The best documentary filmmakers don’t want to wrap their subjects up in fine funereal cloth and treat them with phony sanctimony. Nor would any self-respecting artist want to be thought of that way. When we look at documentarians looking at subjects, we should expect that their creative impulses will be as resonant as the people they’re profiling. If you read literature, it’s obvious that Samuel Johnson wouldn’t have half the reputation he has without his brilliant scribe, James Boswell, and, in contemporary times, another Johnson, Lyndon, is more than lucky that the superb biographer Robert Caro has seen fit to make him the subject of a magnificent series of books.
Such musings may seem pretentious in describing Joannie Lafrenière’s affectionate and humorous treatment of Gabor Szilasi, the great Hungarian-Canadian photographer. A photographer herself and an admirer since her adolescence of Szilasi’s precise, humanistic documentary work, Lafrenière made a film, Gabor, which is less about his camera practice and more about the kind of life he’s led in Quebec since coming from Hungary when he was 29. Clearly embracing freedom after the crushing of the 1956 Hungarian revolution, Szilasi was able to establish a reputation as a documentary photographer first at the Quebec Film Board and latterly as a sought-after freelancer and professor at Concordia University.

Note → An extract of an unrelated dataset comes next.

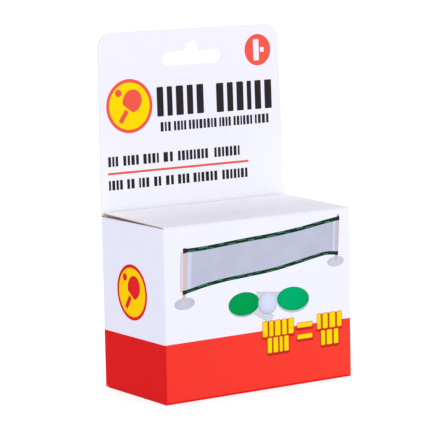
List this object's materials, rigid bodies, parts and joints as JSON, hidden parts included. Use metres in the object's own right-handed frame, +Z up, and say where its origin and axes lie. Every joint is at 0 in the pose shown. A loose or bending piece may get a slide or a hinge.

Lafrenière has taken the risk of treating Szilasi as a friend, a fellow documentarian, who is ready to collaborate in an honest portrait of himself as a man as well as an artist. Her approach is one of genuine warmth while never missing the salient moments in his career. As a biographer, she’s less of a Robert Caro and more of an Agnès Varda: someone who wants to have fun and imaginatively engage with her subject. We see the two in lyrical and playful set ups, Gabor and Joannie dueling with cameras while making photos of each other, standing and gazing before entering a car, ready to make another journey through rural or urban Quebec. The contrast in their dress is piquant: Gabor, the artist and bohemian, still slim in his 90s wearing a beret and grey clothes; Joannie, attractive and effervescent, in colours, offering an image of vivacity and well-being.
Her film takes us to Charlevoix, on the north shore of the St. Lawrence River, and in the now touristic Laurentian Mountains district of Quebec. It is here, on the Isle de Courdes and other small communities in the area, that Szilasi made a memorable series of images in the early ’70s, which he has continued over the years. Lafrenière, who first met Szilasi at the Photo Gaspésie festival in 2015, felt the connection between him and the people of northern Quebec, especially in the region of Charlevoix. The photography he took there was important in creating his reputation.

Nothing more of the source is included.